Supplied information —
○ ○ ○ ○ ○ ○ ○

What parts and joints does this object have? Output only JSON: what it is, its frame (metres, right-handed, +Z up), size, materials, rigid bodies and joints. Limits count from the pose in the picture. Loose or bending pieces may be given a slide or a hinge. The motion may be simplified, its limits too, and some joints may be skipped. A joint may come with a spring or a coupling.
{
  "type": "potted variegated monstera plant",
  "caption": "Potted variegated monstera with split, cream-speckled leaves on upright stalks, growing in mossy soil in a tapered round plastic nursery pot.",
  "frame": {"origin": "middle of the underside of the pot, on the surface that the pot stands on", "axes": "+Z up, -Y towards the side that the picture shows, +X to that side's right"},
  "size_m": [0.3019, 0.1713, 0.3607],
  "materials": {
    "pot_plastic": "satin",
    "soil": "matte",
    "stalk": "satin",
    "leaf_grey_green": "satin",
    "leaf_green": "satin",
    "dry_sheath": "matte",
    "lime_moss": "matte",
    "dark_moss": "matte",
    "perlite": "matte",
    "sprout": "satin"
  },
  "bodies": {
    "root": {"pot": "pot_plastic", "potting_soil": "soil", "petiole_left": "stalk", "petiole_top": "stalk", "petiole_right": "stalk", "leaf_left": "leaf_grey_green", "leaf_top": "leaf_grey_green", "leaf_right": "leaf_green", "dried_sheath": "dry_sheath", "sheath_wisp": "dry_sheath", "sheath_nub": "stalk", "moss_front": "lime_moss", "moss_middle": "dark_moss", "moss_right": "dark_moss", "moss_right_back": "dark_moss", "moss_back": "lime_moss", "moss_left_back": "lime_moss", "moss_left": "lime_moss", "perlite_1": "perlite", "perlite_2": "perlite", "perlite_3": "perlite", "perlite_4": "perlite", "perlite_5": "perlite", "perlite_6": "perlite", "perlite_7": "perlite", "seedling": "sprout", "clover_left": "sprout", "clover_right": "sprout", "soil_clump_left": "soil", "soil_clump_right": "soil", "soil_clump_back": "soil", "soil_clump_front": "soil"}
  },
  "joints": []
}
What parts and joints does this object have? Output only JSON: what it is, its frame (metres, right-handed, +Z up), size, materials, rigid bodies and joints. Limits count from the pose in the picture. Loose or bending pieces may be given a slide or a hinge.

○ ○ ○ ○ ○ ○ ○

Set problem — Copy all data exactly, start to finish.

Output for this task —
What parts and joints does this object have? Output only JSON: what it is, its frame (metres, right-handed, +Z up), size, materials, rigid bodies and joints. Limits count from the pose in the picture. Loose or bending pieces may be given a slide or a hinge. The motion may be simplified, its limits too, and some joints may be skipped. A joint may come with a spring or a coupling.
{
  "type": "potted variegated monstera plant",
  "caption": "Potted variegated monstera with split, cream-speckled leaves on upright stalks, growing in mossy soil in a tapered round plastic nursery pot.",
  "frame": {"origin": "middle of the underside of the pot, on the surface that the pot stands on", "axes": "+Z up, -Y towards the side that the picture shows, +X to that side's right"},
  "size_m": [0.3019, 0.1713, 0.3607],
  "materials": {
    "pot_plastic": "satin",
    "soil": "matte",
    "stalk": "satin",
    "leaf_grey_green": "satin",
    "leaf_green": "satin",
    "dry_sheath": "matte",
    "lime_moss": "matte",
    "dark_moss": "matte",
    "perlite": "matte",
    "sprout": "satin"
  },
  "bodies": {
    "root": {"pot": "pot_plastic", "potting_soil": "soil", "petiole_left": "stalk", "petiole_top": "stalk", "petiole_right": "stalk", "leaf_left": "leaf_grey_green", "leaf_top": "leaf_grey_green", "leaf_right": "leaf_green", "dried_sheath": "dry_sheath", "sheath_wisp": "dry_sheath", "sheath_nub": "stalk", "moss_front": "lime_moss", "moss_middle": "dark_moss", "moss_right": "dark_moss", "moss_right_back": "dark_moss", "moss_back": "lime_moss", "moss_left_back": "lime_moss", "moss_left": "lime_moss", "perlite_1": "perlite", "perlite_2": "perlite", "perlite_3": "perlite", "perlite_4": "perlite", "perlite_5": "perlite", "perlite_6": "perlite", "perlite_7": "perlite", "seedling": "sprout", "clover_left": "sprout", "clover_right": "sprout", "soil_clump_left": "soil", "soil_clump_right": "soil", "soil_clump_back": "soil", "soil_clump_front": "soil"}
  },
  "joints": []
}
What parts and joints does this object have? Output only JSON: what it is, its frame (metres, right-handed, +Z up), size, materials, rigid bodies and joints. Limits count from the pose in the picture. Loose or bending pieces may be given a slide or a hinge.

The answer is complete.